SUPPLIED DATA:
————

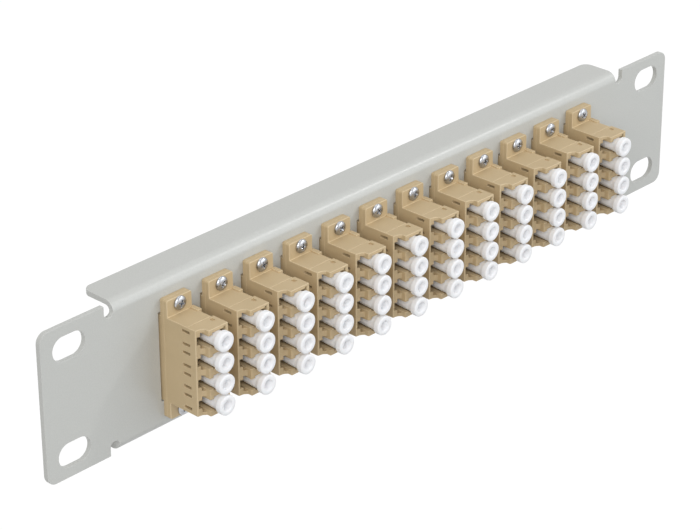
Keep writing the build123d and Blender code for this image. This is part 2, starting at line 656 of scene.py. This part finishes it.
screw = {
    "seat": 2.7,
    "headRadius": 2.05,
    "headHeight": 0.98,
    # share of the radius, and how far below the top
    "dome": [(0, 0), (0.42, 0.03), (0.72, 0.12), (0.9, 0.3), (0.99, 0.58), (1, 0.8)],
    "rim": 0.97,
    "shankRadius": 0.94,
    "length": 2.6,
    "lead": 0.3,
    "steps": 32,
    "recess": (2.9, 0.6, 0.7),     # length, width, depth of the cross
    "taper": (0.45, 1.0, 0.6),     # floor of an arm of the cross against its mouth
    "edge": 0.03,
    "edgeAngle": 50,
    "turns": [0.3, 1.1, 0.75, 0.1, 1.35, 0.55],    # how far round each kind was driven
    "stride": 5,                   # how the kinds are dealt along a row
    "start": {"upper": 0, "lower": 2},
}


def buildSleeve():
    lead = sleeve["lead"]
    back = row["middleY"] + sleeve["length"] / 2
    front = row["middleY"] - sleeve["length"] / 2
    outer = sleeve["outer"]
    inner = sleeve["inner"]
    return turned([(inner, back), (outer - lead, back), (outer, back - lead), (outer, front + lead),
                   (outer - lead, front), (inner, front), (inner, back)], sleeve["steps"])


def crossArm(angle, top):
    long, wide, deep = screw["recess"]
    arm = block((-long / 2, top - fine["past"], -wide / 2), (long / 2, top + deep, wide / 2))
    floorVerts = [vert for vert in arm.verts if vert.co.y > top]
    bmesh.ops.scale(arm, verts=floorVerts, vec=screw["taper"])
    bmesh.ops.rotate(arm, verts=arm.verts, cent=(0, 0, 0), matrix=Matrix.Rotation(angle, 3, "Y"))
    return arm


def buildScrew(turn):
    seat = -screw["seat"]
    radius = screw["headRadius"]
    top = seat - screw["headHeight"]
    shank = screw["shankRadius"]
    end = seat + screw["length"]
    lead = screw["lead"]
    profile = [(radius * share, top + drop) for share, drop in screw["dome"]]
    profile += [(radius * screw["rim"], seat), (shank, seat), (shank, end - lead),
                (shank - lead, end), (0, end)]
    made = toObject("screw", turned(profile, screw["steps"]))
    for angle in (0, math.pi / 2):
        carve(made, crossArm(angle + turn, top))
    return toObject("screw", softenEdges(lifted(made), screw["edge"], 1, screw["edgeAngle"]))


def placeSleeves():
    tubes = []
    for index in range(row["count"]):
        for z in row["ports"]:
            tubes.append(shifted(buildSleeve(), adapterPlace(index) + Vector((row["portX"], 0, z))))
    mesh = toMesh("alignmentSleeves", joinAll(tubes))
    finishPiece("alignmentSleeves", mesh, "cap_plastic", "panel_assembly")


def placeScrews():
    masters = [buildScrew(turn) for turn in screw["turns"]]
    for word, z in zip(("upper", "lower"), row["screwZ"]):
        gathered = bmesh.new()
        for index in range(row["count"]):
            pick = masters[(index * screw["stride"] + screw["start"][word]) % len(masters)]
            mesh = pick.data.copy()
            mesh.transform(Matrix.Translation(adapterPlace(index) + Vector((row["screwX"], 0, z))))
            gathered.from_mesh(mesh)
            bpy.data.meshes.remove(mesh)
        mesh = toMesh(word + "Screws", gathered)
        finishPiece(word + "Screws", mesh, "zinc_plate", "panel_assembly", word + "_screws")
    for master in masters:
        bpy.data.objects.remove(master)


placeSleeves()
placeScrews()
print("sleeves and screws made")


studio = {
    "floorZ": -0.085,
    "floorSize": 6.0,
    "floor": 0.4,                     # how pale the floor is to the light
    "floorWhite": (1.25, 0.75),       # glow that the eye sees on it, and that glow's share
    "floorRoughness": (0.9, 0.05),
    "floorCloud": 3.0,
    "world": 0.44,                    # light of the surroundings; the eye sees 1, which is white
    "key": {"place": (-0.95, -0.7, 0.7), "size": 0.9, "power": 9.4, "colour": (1, 1, 1)},
    "fill": {"place": (0.7, -1.1, 0.4), "size": 1.0, "power": 5.3, "colour": (0.9, 0.95, 1)},
    "top": {"place": (0.1, 0.25, 1.2), "size": 1.0, "power": 1.9, "colour": (1, 1, 1)},
    "glint": {"place": (0.79, -0.54, 0.73), "size": 0.1, "power": 1.9, "colour": (1, 1, 1)},
    "camera": {"place": (-0.497608, -0.458606, 0.337557), "turn": (1.101919, 0.004143, -0.813028),
               "lens": 137.977, "sensor": 36.0, "near": 0.05, "far": 20.0},
}


def seenRays(finish):
    # 1 for what the eye sees, straight or in a reflection, and 0 for the light that falls
    rays = finish.node("ShaderNodeLightPath", output="Is Camera Ray")
    rays = rays + finish.node("ShaderNodeLightPath", output="Is Glossy Ray")
    return rays + finish.node("ShaderNodeLightPath", output="Is Transmission Ray")


def paleFloor():
    # a lit surface, lifted to white for the eye so that only the shadow shows on it
    finish = Finish("paleFloor")
    spot = finish.node("ShaderNodeTexCoord", output="Object")
    cloud = noise(finish, spot, studio["floorCloud"])
    level = studio["floor"]
    least, added = studio["floorRoughness"]
    strength, share = studio["floorWhite"]
    lit = finish.node("ShaderNodeBsdfPrincipled", {}, {"Base Color": (level, level, level, 1.0),
                                                      "Roughness": least + cloud * added})
    glow = finish.node("ShaderNodeEmission", {}, {"Color": (1, 1, 1, 1), "Strength": strength})
    factor = seenRays(finish) * share
    return finish.show(finish.node("ShaderNodeMixShader", {}, {0: factor, 1: lit, 2: glow}))


def buildStage():
    bm = bmesh.new()
    bmesh.ops.create_grid(bm, x_segments=1, y_segments=1, size=studio["floorSize"])
    bmesh.ops.translate(bm, verts=bm.verts, vec=(0, 0, studio["floorZ"]))
    floor = toObject("floor", bm)
    floor.data.materials.clear()
    floor.data.materials.append(paleFloor())


def buildWorld():
    # softer in the light it gives than in the white it shows
    air = Finish("studio", world=True)
    soft = air.node("ShaderNodeBackground", {}, {"Color": (1, 1, 1, 1), "Strength": studio["world"]})
    pale = air.node("ShaderNodeBackground", {}, {"Color": (1, 1, 1, 1), "Strength": 1.0})
    mix = air.node("ShaderNodeMixShader", {}, {0: seenRays(air), 1: soft, 2: pale})
    bpy.context.scene.world = air.show(mix)


def addLamp(name):
    values = studio[name]
    data = bpy.data.lights.new(name, "AREA")
    data.size = values["size"]
    data.energy = values["power"]
    data.color = values["colour"]
    lamp = bpy.data.objects.new(name, data)
    lamp.location = values["place"]
    aim = Vector((0, 0, 0)) - lamp.location
    lamp.rotation_euler = aim.to_track_quat("-Z", "Y").to_euler()
    bpy.context.collection.objects.link(lamp)


def addCamera():
    values = studio["camera"]
    data = bpy.data.cameras.new("camera")
    data.lens = values["lens"]
    data.sensor_width = values["sensor"]
    data.clip_start = values["near"]
    data.clip_end = values["far"]
    camera = bpy.data.objects.new("camera", data)
    camera.location = values["place"]
    camera.rotation_euler = values["turn"]
    bpy.context.collection.objects.link(camera)
    bpy.context.scene.camera = camera


buildStage()
buildWorld()
for name in ("key", "fill", "top", "glint"):
    addLamp(name)
addCamera()
bpy.context.scene.view_settings.view_transform = "Standard"
print("stage, lights and camera placed")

————

GOAL OF THE EXERCISE: Go through the material line by line. Show each line that contains the string "scene".

THE REPLY:
Keep writing the build123d and Blender code for this image. This is part 2, starting at line 656 of scene.py. This part finishes it.
    bpy.context.scene.world = air.show(mix)
    bpy.context.scene.camera = camera
bpy.context.scene.view_settings.view_transform = "Standard"